O falso dilema traficantes X policiais só serviu para mostrar a cabeça oca de Fátima Bernardes. Por Sacramento

Atualizado em 24 de novembro de 2016 às 7:47
Fátima e um major passam um pano na polêmica
Fátima e um major passam um pano na polêmica

 

Fátima Bernardes teve a chance de levantar um debate condenando a ideia de que “bandido bom é bandido morto”, mas optou por colaborar com a confusão entre vingança e justiça que atinge grande parcela da população.

Para mitigar as críticas à enquete em que parte do público e de convidados do seu programa responderam que um traficante ferido gravemente precisa de atendimento prioritário em relação a um policial levemente ferido, a apresentadora convidou um oficial da Polícia Militar do Rio de Janeiro a quem prestou os devidos esclarecimentos.

“Em nenhum momento houve escolha pelo tráfico em detrimento do trabalho policial”, disse Fátima em uma espécie de pedido de desculpas, a despeito do fato de que os críticos sequer entenderam o teor da enquete.

O que ela disse na sequência foi esclarecedor.

“Nas redes me perguntavam ‘se fossem os seus filhos que estivessem num hospital, você preferiria que fossem atendidos sua filha, seu filho ou o policial?’. Não precisa nem colocar a família, se estivesse ali um policial e um traficante, eu Fátima, que no dia nem dei opinião, iria socorrer o policial, mas eu não sou médica, eu poderia fazer isso. E eu como mãe, eu como parente, conhecida, tenho pai militar, certamente escolheria quem está ao lado da lei para ser tratado. Mas assim como a questão médica, assim como o traficante tem direito a um advogado, e nem por isso nós vamos atacar o advogado que está defendendo o traficante nem atacar o médico que por questões profissionais optou por tratar quem está em maior risco de vida”.

Pela lógica da apresentadora, a obrigação de atender primeiro a vítima em pior estado de saúde cabe aos médicos apenas, “por questões profissionais”. Os demais cidadãos, por outro lado, têm o direito de socorrer um policial com o tornozelo torcido e deixar um traficante sangrando até morrer sem que isso lhes tire o sono.

A discussão que ela promoveu no programa exibido no dia 17 para divulgar um longa-metragem co-produzido pela Globo Filmes renderia um fértil debate neste momento polarizado, em que a violência urbana é vista como um embate entre mocinhos e bandidos.

O dilema entre salvar o policial e o traficante serviria para lembrar que acima de tudo se tratam de vidas humanas e cabe apenas à Justiça determinar quem é culpado ou inocente. Simples assim.
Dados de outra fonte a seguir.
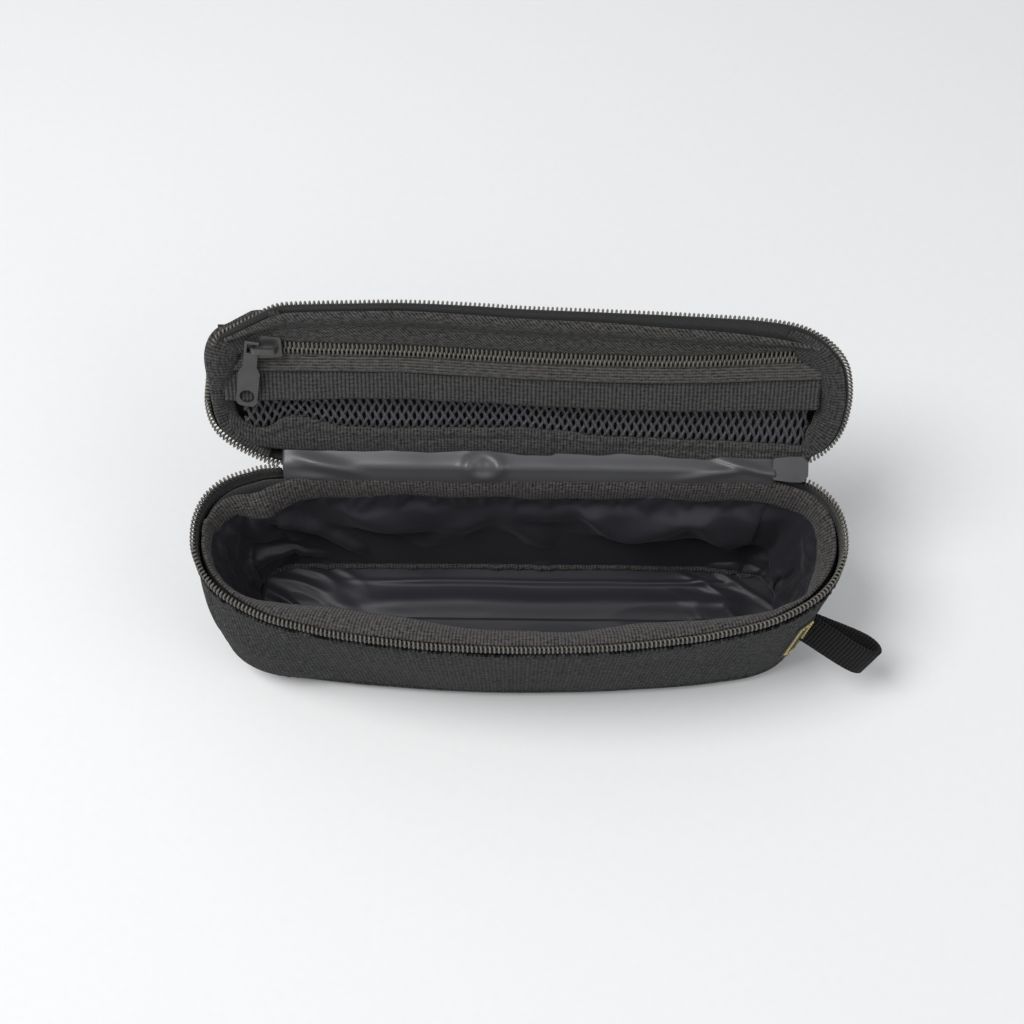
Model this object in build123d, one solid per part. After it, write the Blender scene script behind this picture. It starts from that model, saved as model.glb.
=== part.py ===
from build123d import *
import math
import os

# Mouth outline, measured to the middle of the zipper chain, in millimetres
mouth_half_length = 106.0
mouth_back = 27.5
mouth_corner = -26.0
mouth_bulge = 10.5
mouth_front_radius = 28.0
mouth_back_radius = 22.0
rim_height = 59.5

# Foot outline of the tub
foot_half_length = 96.5
foot_back = 21.0
foot_corner = -21.0
foot_bulge = 6.5
foot_front_radius = 21.0
foot_back_radius = 16.0
foot_edge_radius = 6.0

# Top outline of the lid and its depth from the chain to the outer face
crown_half_length = 102.0
crown_back = 24.0
crown_corner = -22.5
crown_bulge = 10.0
crown_front_radius = 25.0
crown_back_radius = 19.0
crown_edge_radius = 6.0
lid_depth = 14.0

# Cloth layers, from the outside in
cloth = 0.9
padding = 2.4
lining = 0.5
base_padding = 3.0
lid_padding = 1.6
ribbon = 1.5
seam_gap = 0.3

# Zipper tape and coil, number five size
tape = 0.6
tape_width = 8.4
coil_pitch = 1.41
coil_width = 2.6
coil_thickness = 2.2
tooth_depth = 1.2
tooth_reach = 0.45
tooth_crest = 0.2
main_left_end = 28.0 - mouth_half_length
main_right_end = mouth_half_length - 9.5
shell_setback = 5.0

# Lid swing from shut to the way it leans
open_angle = 112.5

# Rim ribbon of the tub and bound seam round its floor
rim_ribbon_drop = 2.8
rim_ribbon_width = 9.2
floor_seam_height = 3.6
floor_seam_width = 1.6
panel_seam_y = -13.0
foot_seam_height = 6.5

# Pocket sewn across the lid, distances from the hinge side chain
pocket_recess = 3.4
pocket_line = 44.5
pocket_left = 8.0 - crown_half_length
pocket_right = crown_half_length - 7.5
pocket_chain_left = pocket_left + 12.4
header_edge = 49.2
band_top = 39.4
band_width = 14.0
grosgrain = 0.9
mesh_top = 27.0
mesh_foot = 7.0
mesh_thickness = 0.8
hem_foot = 5.4
hem_width = 9.1
net_columns = 47
net_rows = 3
net_strand = 1.3
net_left_margin = 2.0

# Sliders
slider_length = 11.4
slider_wide = 8.4
slider_narrow = 7.2
slider_corner = 1.9
slider_edge_radius = 0.8
plate = 1.0
slider_running_gap = 0.3
flange = 0.7
wedge_width = 2.2
wedge_length = 3.4
bail_width = 2.0
bail_thickness = 1.0
bail_end = 4.1
bail_tail = -4.6
main_slider_x = mouth_half_length - 16.1
main_slider_y = 26.4
main_slider_turn = -12.0
slider_room = 7.6
slider_room_side = 0.9
pocket_slider_x = pocket_chain_left + 0.6

# Pull tabs
pull_length = 24.0
pull_width = 6.8
pull_thickness = 1.4
pull_eye = 2.8
pull_arm = 0.8
pull_neck = 8.5
pull_shoulder = 2.4
pull_end_radius = 2.2
pull_hole_radius = 2.4
pull_lean = 10.0

# Webbing loop at the right front corner
loop_webbing = 1.3
loop_width = 11.0
loop_length = 24.0
loop_bight = 3.8
loop_sewn = 4.0
loop_x = mouth_half_length - 7.4
loop_y = -16.6
loop_z = 31.0
loop_heading = -21.0
loop_droop = 20.0

# Plain sewn patch on the right front corner
patch_width = 10.0
patch_height = 24.0
patch_thickness = 0.8
patch_z = 30.0
patch_x = mouth_half_length - 15.5

shell_face = tape / 2 + cloth
hinge_y = mouth_back + shell_face
hinge_line = Axis((0, hinge_y, rim_height), (1, 0, 0))
inner_face = -tape / 2 - padding
bare_face = inner_face - lining
lid_inner = -tape / 2 - lid_padding
lid_bare = lid_inner - lining
bar_height = coil_thickness / 2 + slider_running_gap + plate + seam_gap + pull_thickness / 2
plate_top = coil_thickness / 2 + slider_running_gap + plate
parts = {}


# A rounded outline whose front edge bows outward, grown evenly by a margin
def bowed_outline(half_length, back, corner, bulge, front_radius, back_radius, grow):
    sweep = (half_length**2 + bulge**2) / (2 * bulge) + grow
    centre = corner - bulge + sweep - grow
    reach = half_length + grow
    front = centre - math.sqrt(sweep**2 - reach**2)
    sides = Polyline((-reach, front), (-reach, back + grow), (reach, back + grow), (reach, front))
    bow = ThreePointArc((reach, front), (0, centre - sweep), (-reach, front))
    face = make_face(sides.edges() + bow.edges())
    face = fillet(face.vertices().sort_by(Axis.Y)[2:], back_radius + grow)
    return fillet(face.vertices().sort_by(Axis.Y)[:2], front_radius + grow)


def mouth_outline(grow):
    return bowed_outline(
        mouth_half_length,
        mouth_back,
        mouth_corner,
        mouth_bulge,
        mouth_front_radius,
        mouth_back_radius,
        grow,
    )


def foot_outline(grow):
    return bowed_outline(
        foot_half_length,
        foot_back,
        foot_corner,
        foot_bulge,
        foot_front_radius,
        foot_back_radius,
        grow,
    )


def crown_outline(grow):
    return bowed_outline(
        crown_half_length,
        crown_back,
        crown_corner,
        crown_bulge,
        crown_front_radius,
        crown_back_radius,
        grow,
    )


# Solid space inside one cloth layer of the tub, from its floor up to the chain
def tub_form(grow):
    low = shell_face - grow
    foot = Pos(0, 0, low) * foot_outline(grow)
    mouth = Pos(0, 0, rim_height) * mouth_outline(grow)
    solid = loft([foot, mouth], ruled=True)
    edges = solid.faces().sort_by(Axis.Z)[0].edges()
    radius = foot_edge_radius - low
    return fillet(edges, radius) if radius > 0.2 else solid


# Solid space inside one cloth layer of the shut lid, from the chain up to its top
def lid_form(grow):
    high = rim_height + lid_depth - shell_face + grow
    mouth = Pos(0, 0, rim_height) * mouth_outline(grow)
    crown = Pos(0, 0, high) * crown_outline(grow)
    solid = loft([mouth, crown], ruled=True)
    edges = solid.faces().sort_by(Axis.Z)[-1].edges()
    return fillet(edges, crown_edge_radius - shell_face + grow)


def slab(low, high):
    return Pos(0, 0, (low + high) / 2) * Box(400, 400, high - low)


def block(x0, x1, y0, y1, z0, z1):
    return Pos((x0 + x1) / 2, (y0 + y1) / 2, (z0 + z1) / 2) * Box(x1 - x0, y1 - y0, z1 - z0)


# Space kept clear of cloth where the main slider parks and turns
def slider_space():
    left = main_slider_x - slider_length / 2 - slider_room_side
    right = main_right_end
    return Pos((left + right) / 2, hinge_y, rim_height) * Rot(0, 90, 0) * Cylinder(slider_room, right - left)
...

Exibida duas semanas após a revelação de que 57% da população acha que “bandido bom é bandido morto”, a edição do Encontro ajudaria ao menos a colocar uma pitada de humanidade na opinião pública contaminada pelo ódio.

O problema é a apresentadora. Pelo teor da conversa com o major da PMRJ, dá para supor que Fátima Bernardes está incluída entre aquela maioria fã do Paul Kersey, matador interpretado por Charles Bronson na franquia “Desejo de Matar”.

Marcos Sacramento
Marcos Sacramento, capixaba de Vitória, é jornalista. Goleiro mediano no tempo da faculdade, só piorou desde então. Orgulha-se de não saber bater pandeiro nem palmas para programas de TV ruins.